Mammograms are x-ray images of the breast. At present, they are the method of choice for screening asymptomatic women for early detection of breast cancer. Such screening will necessarily generate a large number of mammograms that must be viewed and interpreted by a limited number of expert radiologists. Automatic analysis of mammograms by computer, as the first stage in analyzing mammograms, could serve to reduce the workload on radiologists.
Before mammograms can be analyzed by machine, they must be digitized with adequate gray-scale and spatial resolution. It is also vital to ensure that low-intensity features such as the skin-air interface and the nipple are preserved with fidelity during digitization. Assuming that this has been done, the first stage of preprocessing is segmentation of the image into background and object. This should yield a clear and smooth skin-air interface.
The next logical step would be to locate the nipple on the mammogram. There are several reasons why this should be done. Anatomically, the nipple is the only landmark on the breast (see p. 119 of Ref. 1). The glandular structures comprising the lobules, ductules, lobes, and ducts hierarchically converge onto the nipple.
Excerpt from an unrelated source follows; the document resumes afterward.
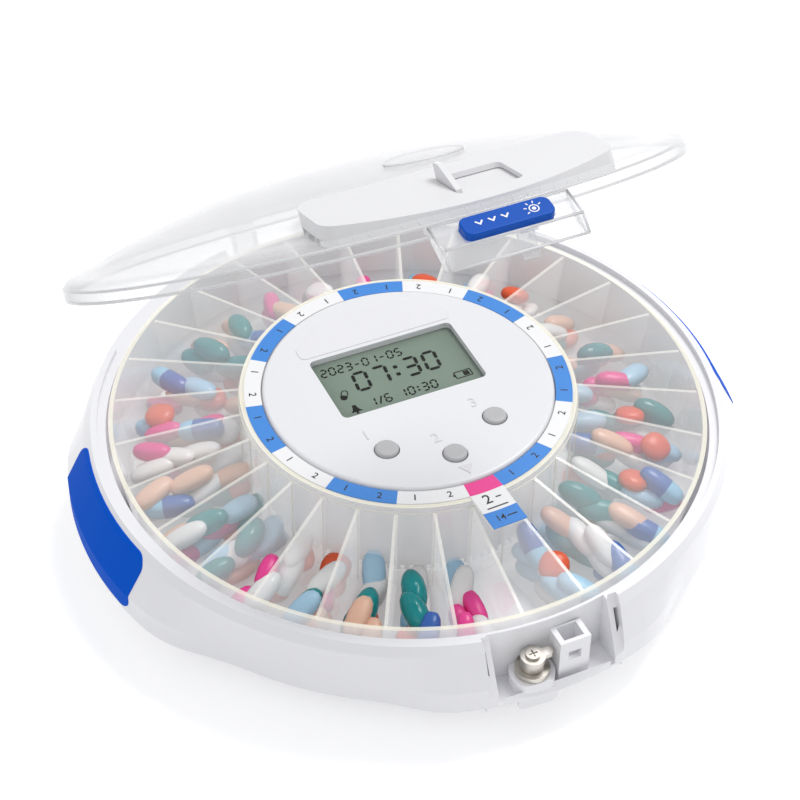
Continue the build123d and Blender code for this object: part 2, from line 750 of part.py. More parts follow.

Because cancer arises in the glandular tissue of the breast (see p. 121 of Ref. 1), it would be sensible for any automatic search strategy for detecting cancer to begin at the nipple and fan out into the "cone" or "triangle" of glandular tissue that has the nipple as its apex. Moreover, given its singularity, radiologists pay specific attention to the nipple as part of their examination of a mammogram (see p. 22 of Ref. 2 and p. 123 of Ref. 3). Radiologists also compare corresponding regions of the right and left breasts to detect relative anomalies (see p. 22 of Ref. 2). Computer methods that attempt the same task rely heavily on the nipple as an alignment pivot.
This paper reports on a simple method for locating the nipple on a mammogram. It has been tested on a total of 24 images. Sixteen of these are oblique-view mammograms from a digital database made available to researchers by the Mammographic Image Analysis Society (MIAS) of the United Kingdom. The remaining eight images are craniocaudal views from another database of digitized mammograms distributed by the University of California, San Francisco (UCSF) and the Lawrence Livermore National Laboratory (LLNL) in the USA. These two databases shall henceforth be referred to by the acronyms MIAS and UCSF/LLNL, respectively.